Choosing a Frame

A frame does more than just offer structural support to a work of art. A frame creates a transition from a three-dimensional decorative world into a two-dimensional imaginary one. It provides a buffer zone that separates the artwork while giving it a proper decorative context within a room.

The Frame Factory has literally hundreds of different wood, styles, colors, and finished to choose from. We understand that the selection of just the right frame can be a daunting task; however, our trained framers have the experience to help you make the perfect pick. Below are a few tips that will help you select the perfect picture frame.

Match Your Style

When selecting a frame, choose one that either complements the style of the art or look to the decor of the room where it will be displayed.

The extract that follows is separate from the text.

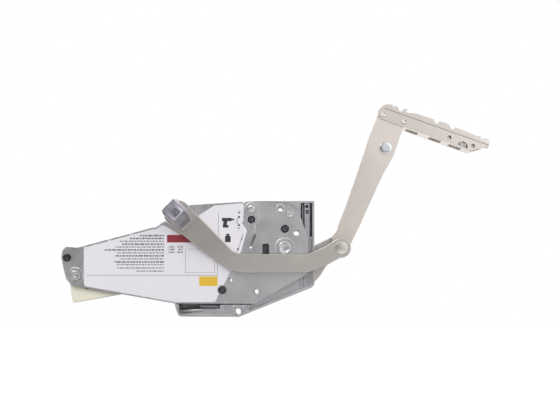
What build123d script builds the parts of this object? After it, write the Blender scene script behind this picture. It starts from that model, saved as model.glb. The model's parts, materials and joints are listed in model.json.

  • Traditional decor is more formal in tone, and generally looks best with ornate, decorative, gold and silver frames, as well as woods like mahogany and walnut. Traditional decor also includes English Country style, with its wood furnishings and floral accessories.
  • Country/Rustic decor is more casual; wooden frames are preferred, especially distressed, weathered, cracked, or untreated wood. Related decor styles include Italian Country and Shabby Chic.
  • Contemporary decor is more streamlined, so simple frames look best. Black is a perennial favorite, but other solid color frames are also popular.
  • Casual/Eclectic decor is a wide open style with a free-spirit quality. Frames with strong personalities are common. Light-colored frames are popular.

Frame Size

The thickness of the frame can be one of the most important decisions in the selection process. Incorrectly sized framing will not enhance the art but distract from it. Although there are no absolute rules, these should help you through the selection process.

  • Generally speaking, use a wide frame on large art and a thin frame on small art. A wide frame adds presence and substance to a large piece hanging over a sofa or mantelpiece. A thin frame will not overwhelm smaller works of art.
  • Thin frames are especially preferred when multiple images with the same frame are displayed in wall groupings.
  • A thin to medium-width frame tends to thrust the image forward. This is often preferred for museum classics that shouldn't have to compete for attention with a frame.
  • Wide frames tend to feel like part of the artwork itself, and are often used as a decorative accent for contemporary images.

Frame Color

Matching your frame to a color in the art is not as important as matching the frame to your room decor. In fact, it's easy to overdo it when it comes to matching color. Keep in mind the overall color tone of the image, rather than specific colors. Warm tones (red, orange, brown) in the image would generally look better with warm frames such walnut and mahogany and with antique gold frames. Cool tones (blue, green, lavender) look better with light woods, natural woods and brighter gold frames.

  • As a general rule, choose lighter colored frames for art that is light, simple or casual, such as you'll find in rustic art or botanical prints.
  • Choose dark frames for a more stable, elegant, formal look with museum classics. A thin dark frame can be used with lighter prints because it doesn't feel very heavy.
  • Gold frames are very flexible and match a wide variety of art styles. Most modern and abstract art looks good with black frames, while Impressionist art is seldom framed in black.
  • When choosing a frame color, be careful that the frame color isn't too similar to the wall color or the frame will disappear into the wall.
  • Generally, the frame color should be different from the mat color. Similarly colored frames and mats draw attention to themselves, and away from the image.

Match a Framed Print You Already Own

It may not be possible to find an exact match for a frame you already own. An exact duplicate isn't necessary to create a harmonious set, and many designers avoid exact matches on principle. However, you should try to match the basic style and color. For example, a medium-width gold frame with a rope design will match a medium-width gold frame with a floral or beaded design. Matching color alone, and ignoring size, can be beautiful. For example, match a wide, glossy black frame with a medium-width glossy black frame. On the other hand, intentionally mismatching frames is a fundamental rule in eclectic decor style.